(9 years, 3 months ago)
Lords ChamberI am not privy to all the Government’s thinking, but, no, I do not understand that that is on the horizon. Any proposal must be examined carefully: we cannot change the voting age and simply assume that it will have no implications for other areas where our law and our society treat 16 and 17 year-olds differently from their 18 year-old counterparts.
Noble Lords will wish to reflect on how this change would look to the public. I have no idea how 16 and 17 year-olds—were they to be given the vote—would vote. A number of people might guess and they might well be wrong. The noble Lord, Lord Tyler, said, in an exchange with my noble friend Lord Tebbit, that he thought that 16 and 17 year-olds were more likely to use their vote better than my noble friend Lord Tebbit. I am not quite sure what that said. Nor do I know how 18 and 19 year-olds are likely to vote. It is possible that a change in the franchise of such a radical nature—this is a radical change—will be perceived, rightly or wrongly, as some sort of attempt to affect the result of the referendum. We are anxious as a Government that, whatever the result of the referendum, the legitimacy of the process cannot be questioned. The safest way of doing that is to stick to the Westminster franchise and leave the vote at 18.

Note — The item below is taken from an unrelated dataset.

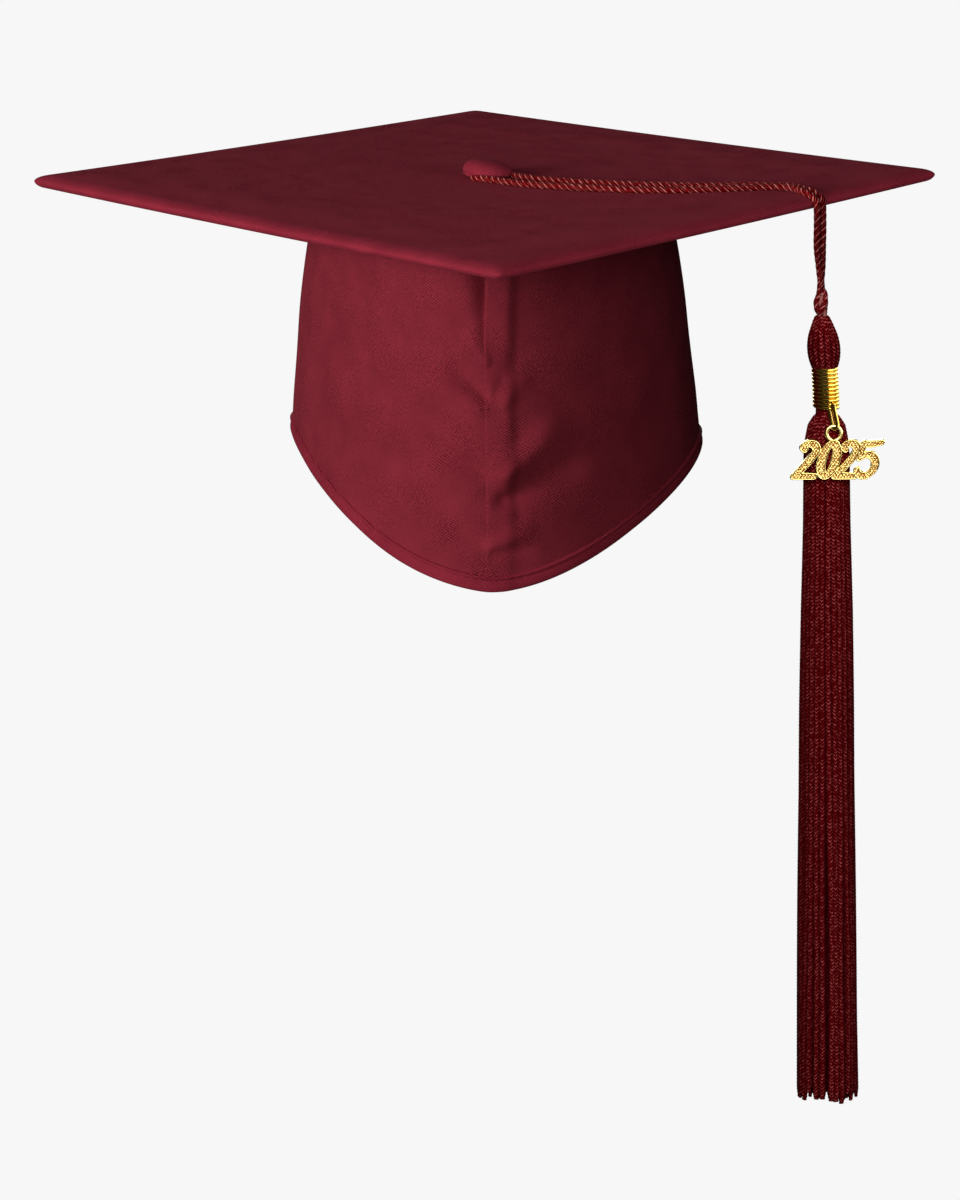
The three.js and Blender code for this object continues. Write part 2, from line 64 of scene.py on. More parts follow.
def make_camera():
    el, az = radians(CAMERA["elevation"]), radians(CAMERA["azimuth"])
    tilt, pan, roll = (radians(CAMERA[k]) for k in ("tilt", "pan", "roll"))
    place = Vector((sin(az) * cos(el), -cos(az) * cos(el), sin(el)))
    back = Vector((sin(pan) * cos(tilt), -cos(pan) * cos(tilt), sin(tilt)))
    right = Vector((0, 0, 1)).cross(back).normalized()
    up = back.cross(right)
    right, up = (
        right * cos(roll) + up * sin(roll),
        up * cos(roll) - right * sin(roll),
    )
    data = bpy.data.cameras.new("camera")
    data.lens, data.sensor_width = CAMERA["lens"], CAMERA["sensor"]
    camera = bpy.data.objects.new("camera", data)
    bpy.context.scene.collection.objects.link(camera)
    turn = Matrix((right, up, back)).transposed().to_4x4()
    spot = place * CAMERA["distance"] * MM + Vector((0, 0, BOARD_TOP * MM))
    camera.matrix_world = Matrix.Translation(spot) @ turn
    bpy.context.scene.camera = camera


make_camera()


LIT_SPOT = Vector((0.02, 0, -0.1))


def area_lights(*rows):
    """Soft lights: name, azimuth (0 in front, positive to the right), elevation, distance, size and watts."""
    made = []
    for name, azimuth, elevation, distance, size, watts in rows:
        a, e = radians(azimuth), radians(elevation)
        way = Vector((sin(a) * cos(e), -cos(a) * cos(e), sin(e)))
        data = bpy.data.lights.new(name, "AREA")
        data.shape, data.size, data.energy = "DISK", size, watts
        light = bpy.data.objects.new(name, data)
        bpy.context.scene.collection.objects.link(light)
        light.location = LIT_SPOT + way * distance
        light.rotation_mode = "QUATERNION"
        light.rotation_quaternion = (-way).to_track_quat("-Z", "Y")
        made.append(light)
    return made


cap_lights = area_lights(("key", -56, 13, 2.2, 0.7, 28), ("fill", -12, 12, 2.4, 1.0, 21.5))
tassel_lights = area_lights(("tassel_key", 4, 30, 1.5, 0.9, 12.8))
board_lights = area_lights(("board_right", 44, 8, 2.2, 0.6, 12), ("board_left", -50, 5, 2.2, 0.6, 7))
gold_lights = area_lights(
    ("gold_card", 58, 6, 1.6, 2.2, 40),
    ("gold_card_right", 126, 4, 1.6, 1.8, 22),
    ("gold_card_left", -140, 4, 1.6, 0.8, 6),
)
charm_lights = area_lights(("charm_card", 4, 14, 2.0, 1.4, 30))
area_lights(("top", 20, 80, 2.0, 1.2, 2.2))
back_lights = area_lights(("back", 180, 10, 2.4, 1.2, 18))
cord_lights = area_lights(("cord_back", 165, 50, 2.0, 1.2, 3.5))
tassel_lights[0].visible_glossy = False
for light in gold_lights + charm_lights:
    light.visible_diffuse = False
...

The noble Lord, Lord Wallace of Saltaire, who is not currently in his place, made a valiant attempt to say that we have opened the door by allowing Peers to vote or by the minor adjustment in Gibraltar. We are talking about millions; we are talking about a radical change. It is a change that not only would be radical, but would have the potential to affect timing. I am grateful to my noble friend Lord Hamilton for referring to the report of the Electoral Commission. Quite rightly, the commission did not offer a view on 16 and 17 year-olds, but it did, in addition to the paragraph to which he referred, say:
“The Commission’s view is that any changes to the franchise for the referendum on the UK’s membership of the European Union should be clear in sufficient time to enable all those who are eligible, to register and participate in the referendum”.
The noble Baroness, Lady Morgan, said, “Well, we could accelerate the process having regard to the fact that so many young people are aware of social media and could be brought up to speed with the issues”. However, as I understood the debate yesterday about registration, it was so important that we did not rush the procedure because people might be left off. It was far too important a matter to in any way accelerate. Therefore, if it affects the timing, which I understand to be very important in a number of contexts, that is a relevant factor. However, the crucial argument is that this is not an appropriate moment to make that change. In all those circumstances, I ask noble Lords not to press their amendments.
Could I ask a hypothetical question? I preface it by saying that I understand that the “leave” campaign wants to support this amendment. That might surprise some people: it surprised me. How firm are the Government in opposing this amendment? Let us suppose, for example, that the amendment is carried on Report and is sent back to the House of Commons, which already rejected this proposal. If it comes back to the House of Lords, and we insist on the amendment—after all, Monday indicated that this House is not only roaring; it is using its teeth as well—the Parliament Act would apply. What then would happen to this Bill? How long would it be delayed and what effect would that have on the timetable?
It is very tempting to hypothesise in the face of that invitation, but I am afraid it is an invitation that I am going to decline.